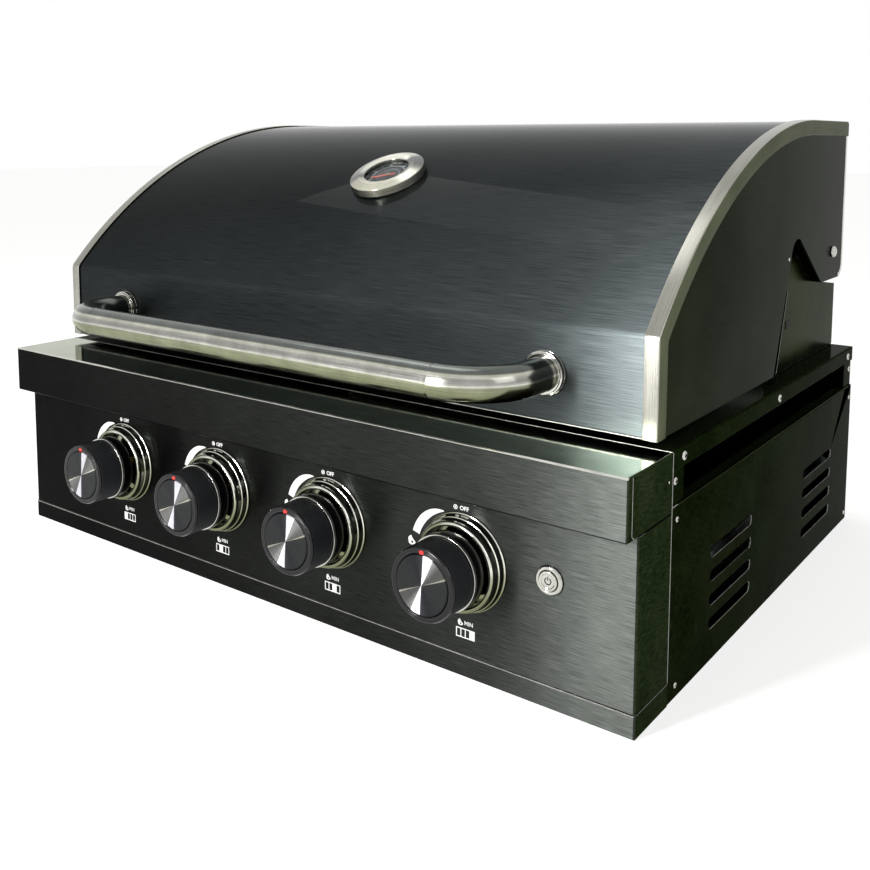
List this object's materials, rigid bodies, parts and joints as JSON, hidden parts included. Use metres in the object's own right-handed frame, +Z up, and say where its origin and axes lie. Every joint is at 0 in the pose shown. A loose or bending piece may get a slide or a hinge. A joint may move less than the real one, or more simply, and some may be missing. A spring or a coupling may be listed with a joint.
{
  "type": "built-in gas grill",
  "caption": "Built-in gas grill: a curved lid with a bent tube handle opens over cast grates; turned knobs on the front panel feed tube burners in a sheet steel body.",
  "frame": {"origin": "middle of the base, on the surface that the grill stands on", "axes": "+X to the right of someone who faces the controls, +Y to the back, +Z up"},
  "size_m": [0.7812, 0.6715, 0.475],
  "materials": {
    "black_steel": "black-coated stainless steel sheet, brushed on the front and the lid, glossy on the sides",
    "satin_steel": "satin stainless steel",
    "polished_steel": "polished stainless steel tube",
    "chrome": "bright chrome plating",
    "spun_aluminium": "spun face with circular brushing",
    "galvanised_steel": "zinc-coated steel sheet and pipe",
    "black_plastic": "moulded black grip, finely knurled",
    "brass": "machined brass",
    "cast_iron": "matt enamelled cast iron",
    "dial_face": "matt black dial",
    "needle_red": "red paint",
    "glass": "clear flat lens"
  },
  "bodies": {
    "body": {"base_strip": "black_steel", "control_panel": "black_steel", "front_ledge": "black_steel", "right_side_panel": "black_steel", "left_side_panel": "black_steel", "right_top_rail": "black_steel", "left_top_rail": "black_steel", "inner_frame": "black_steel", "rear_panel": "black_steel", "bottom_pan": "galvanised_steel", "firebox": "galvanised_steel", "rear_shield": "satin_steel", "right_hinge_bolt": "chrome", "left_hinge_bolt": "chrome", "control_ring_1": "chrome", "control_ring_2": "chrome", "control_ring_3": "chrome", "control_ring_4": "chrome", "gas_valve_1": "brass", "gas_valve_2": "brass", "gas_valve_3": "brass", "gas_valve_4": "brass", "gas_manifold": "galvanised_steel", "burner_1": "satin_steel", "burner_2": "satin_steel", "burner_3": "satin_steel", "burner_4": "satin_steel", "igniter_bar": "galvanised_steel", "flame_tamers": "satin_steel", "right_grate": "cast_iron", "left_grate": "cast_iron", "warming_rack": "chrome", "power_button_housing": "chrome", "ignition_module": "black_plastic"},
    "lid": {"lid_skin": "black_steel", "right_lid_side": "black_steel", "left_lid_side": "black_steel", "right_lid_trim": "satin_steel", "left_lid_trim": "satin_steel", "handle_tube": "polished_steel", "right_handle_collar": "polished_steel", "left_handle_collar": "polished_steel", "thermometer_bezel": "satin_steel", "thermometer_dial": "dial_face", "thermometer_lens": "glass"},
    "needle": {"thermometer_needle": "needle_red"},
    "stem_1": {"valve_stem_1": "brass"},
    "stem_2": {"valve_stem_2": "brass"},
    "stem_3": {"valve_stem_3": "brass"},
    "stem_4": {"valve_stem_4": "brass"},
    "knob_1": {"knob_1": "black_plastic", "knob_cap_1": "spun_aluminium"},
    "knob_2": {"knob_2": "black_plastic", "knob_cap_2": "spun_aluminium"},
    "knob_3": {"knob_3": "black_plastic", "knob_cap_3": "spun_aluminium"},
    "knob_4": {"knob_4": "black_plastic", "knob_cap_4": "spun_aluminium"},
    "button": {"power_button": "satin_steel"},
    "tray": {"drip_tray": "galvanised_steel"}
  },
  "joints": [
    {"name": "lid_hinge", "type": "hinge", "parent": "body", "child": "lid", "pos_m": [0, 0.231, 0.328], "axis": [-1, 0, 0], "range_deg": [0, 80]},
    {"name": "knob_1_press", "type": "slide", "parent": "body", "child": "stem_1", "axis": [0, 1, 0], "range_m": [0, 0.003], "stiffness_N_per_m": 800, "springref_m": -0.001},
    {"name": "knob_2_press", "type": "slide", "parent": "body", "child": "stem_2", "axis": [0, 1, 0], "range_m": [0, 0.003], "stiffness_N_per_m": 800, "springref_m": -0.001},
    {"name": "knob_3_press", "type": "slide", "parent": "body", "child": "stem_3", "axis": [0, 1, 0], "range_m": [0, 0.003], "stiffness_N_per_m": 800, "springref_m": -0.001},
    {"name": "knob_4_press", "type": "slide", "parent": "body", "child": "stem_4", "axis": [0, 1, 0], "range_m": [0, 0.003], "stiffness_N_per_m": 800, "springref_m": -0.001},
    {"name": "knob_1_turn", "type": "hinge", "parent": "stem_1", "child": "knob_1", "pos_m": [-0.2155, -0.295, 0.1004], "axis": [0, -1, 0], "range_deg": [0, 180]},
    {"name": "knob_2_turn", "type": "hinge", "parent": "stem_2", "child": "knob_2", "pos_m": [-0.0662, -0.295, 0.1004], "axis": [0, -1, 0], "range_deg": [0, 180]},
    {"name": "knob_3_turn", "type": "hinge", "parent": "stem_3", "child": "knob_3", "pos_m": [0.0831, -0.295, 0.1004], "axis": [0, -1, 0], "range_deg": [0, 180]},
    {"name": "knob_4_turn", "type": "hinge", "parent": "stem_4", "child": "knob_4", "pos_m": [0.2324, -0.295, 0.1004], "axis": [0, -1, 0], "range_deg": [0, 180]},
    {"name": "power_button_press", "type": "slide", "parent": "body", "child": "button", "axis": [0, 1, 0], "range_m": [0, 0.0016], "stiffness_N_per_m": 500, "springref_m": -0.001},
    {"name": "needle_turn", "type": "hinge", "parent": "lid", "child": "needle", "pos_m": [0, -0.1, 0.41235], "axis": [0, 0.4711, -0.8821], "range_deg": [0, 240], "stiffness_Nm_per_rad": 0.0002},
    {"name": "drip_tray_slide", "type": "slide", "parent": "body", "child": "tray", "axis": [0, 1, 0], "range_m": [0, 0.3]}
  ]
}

* REQUIREMENTS:
Search the preceding listing for the word "joints" and pull out every line that holds it.

* EXERCISE RESULT:
List this object's materials, rigid bodies, parts and joints as JSON, hidden parts included. Use metres in the object's own right-handed frame, +Z up, and say where its origin and axes lie. Every joint is at 0 in the pose shown. A loose or bending piece may get a slide or a hinge. A joint may move less than the real one, or more simply, and some may be missing. A spring or a coupling may be listed with a joint.
  "joints": [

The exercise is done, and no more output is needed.